Last May we talked about Isaac Watts, one of the most important people ever to have written hymns in English. You can go back and read about Watts and his most famous hymn here. Even more important than Isaac Watts, though, was Charles Wesley. In fact, if you only ever know the name of one hymn-writer, it should be Wesley.

Charles Wesley

Charles Wesley was born in England in 1707, the eighteenth (!) child of an Anglican priest and his wife. When Charles was a college student, he gathered a few friends to follow strictly the way of life set forth in the Book of Common Prayer: daily Morning and Evening Prayer, weekly Communion, fasting on Wednesdays and Fridays, studying the Bible, examining their own thoughts and actions to see whether they followed the example of Jesus, and serving the poor, prisoners, and orphans. Charles’s brother John later joined this group and became its leader.

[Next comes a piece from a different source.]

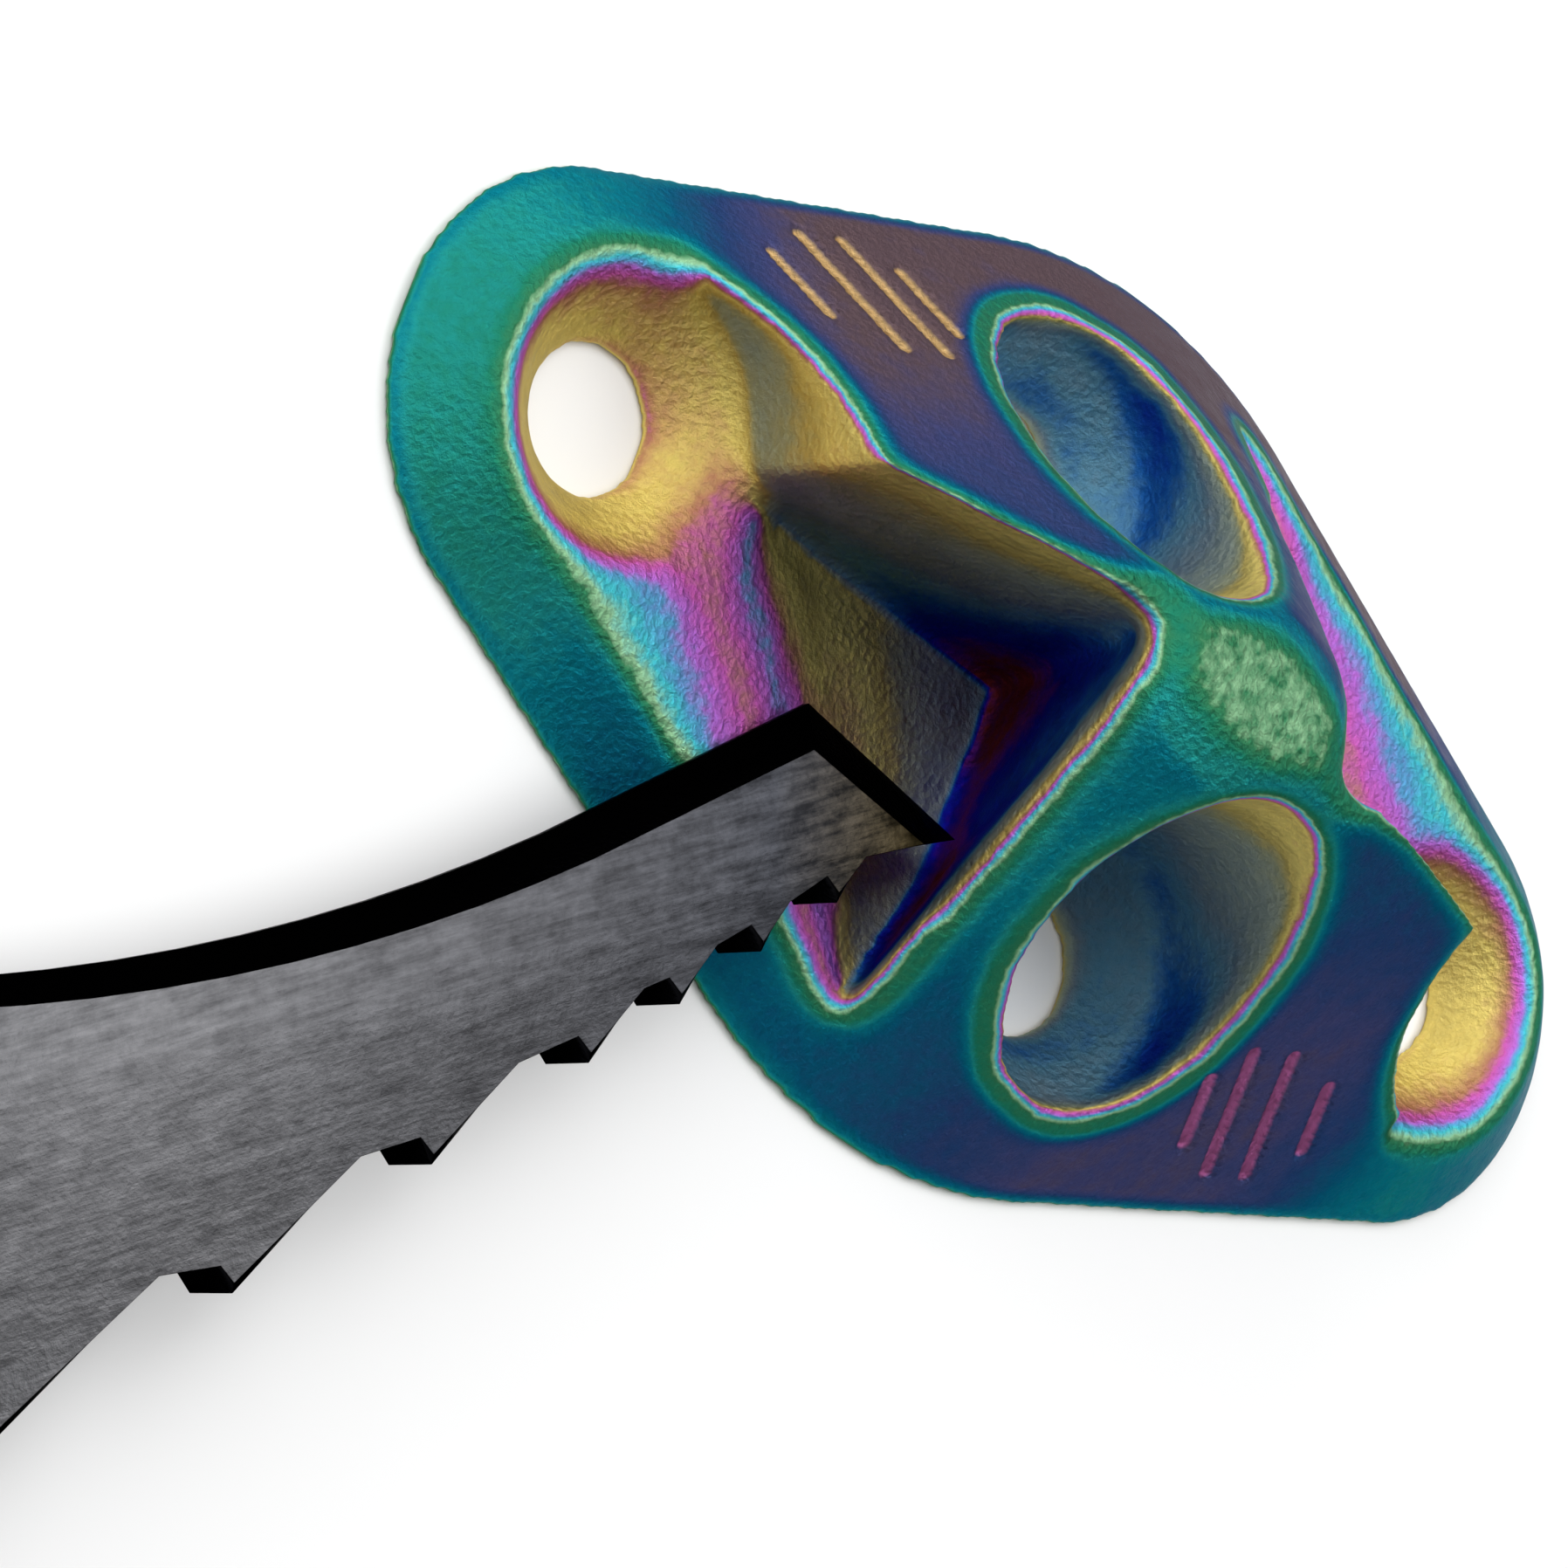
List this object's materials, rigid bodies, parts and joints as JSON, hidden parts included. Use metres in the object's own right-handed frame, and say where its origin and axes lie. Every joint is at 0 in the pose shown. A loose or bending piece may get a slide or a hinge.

Other students made fun of their devoutness and nicknamed them the ‘Holy Club’ or the ‘Methodists’ – a name that was later used to describe the revival movement you’ll read about below.

John Wesley

Both Charles and John became priests like their father. In 1735, just after Charles’s ordination, the brothers came to America. They worked for a short time in Savannah, in what was then the brand-new British colony of Georgia. John was the parish priest (the parish – Christ Church – is still there, although the original building isn’t) and Charles assisted the governor.

Though neither John nor Charles got along in their new surroundings and they both soon returned to England, the trip was very important for their future ministry: on the trip to America, they had met members of another Christian group, the Moravians, who had a very strong faith in God – and who sang hymns as part of their prayer meetings. John was so impressed by their singing that he immediately translated several of their hymns from German into English and published them in the Collection of Psalms and Hymns – the first Anglican hymnal published anywhere! (The name ‘Charles-Town’ on the title page refers to Charleston, South Carolina, where the book was printed; there must not yet have been a print shop in Savannah. You might remember that the very first book of any kind printed in English-speaking America, about a hundred years earlier in Boston, was a book for singing the Psalms. We also mentioned this book in the series on Isaac Watts back in May.)

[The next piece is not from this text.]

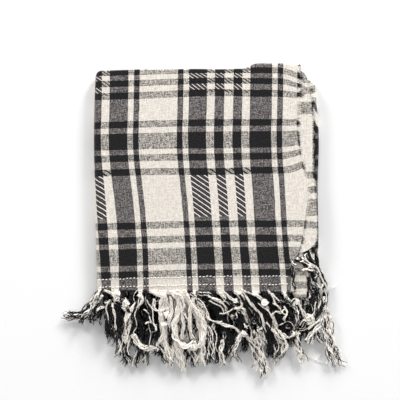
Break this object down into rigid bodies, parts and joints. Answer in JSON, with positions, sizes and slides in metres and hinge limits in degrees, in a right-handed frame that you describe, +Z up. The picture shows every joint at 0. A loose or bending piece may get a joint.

When they returned to England, both John and Charles began a traveling ministry. They rode many thousands of miles on horseback each year and wrote sermons and letters constantly, often preaching out of doors because parish priests – many of whom at that time were not very spiritual – didn’t like what the Wesleys had to say about having a lively and personal faith, or about helping others. But huge crowds of people – especially the poor, the sick, and others who weren’t considered ‘respectable’ – came to hear the Wesleys and joined their movement (this was rather like what happened with Jesus!).

Although both John and Charles remained Anglican priests and (especially Charles) wanted their revival movement to take place within the Church of England, the Church as a whole wasn’t ready to hear their message, or to support their work against the slave trade and the terrible conditions poor people in England faced at that time, like being thrown in jail (or exiled to a colony like Georgia or Australia) because they couldn’t pay their debts. The Wesleys’ movement later split from the Church of England and became known as the Methodists.

John Wesley preaching out of doors

A huge part of the success of the Wesleys’ work was Charles’s gift for writing hymns. After being inspired by the Moravians, he went on to write a staggering 6,000 hymns during his life – more than anyone else in the English language, by a long shot. And he didn’t just write a lot; he wrote a lot of very great hymns, many of which are still sung and loved today. In fact, in our Hymnal there are more hymns by Charles Wesley than by anyone else. ‘Hark! the herald angels sing’, ‘Love divine, all loves excelling’ – those are just a couple of Charles Wesley’s many great hymns that put the Church’s teaching and his personal experience of God into good poetry that’s easily sung. Look in the Index of Authors, Translators, and Sources in the back of your Hymnal to find more of Wesley’s work!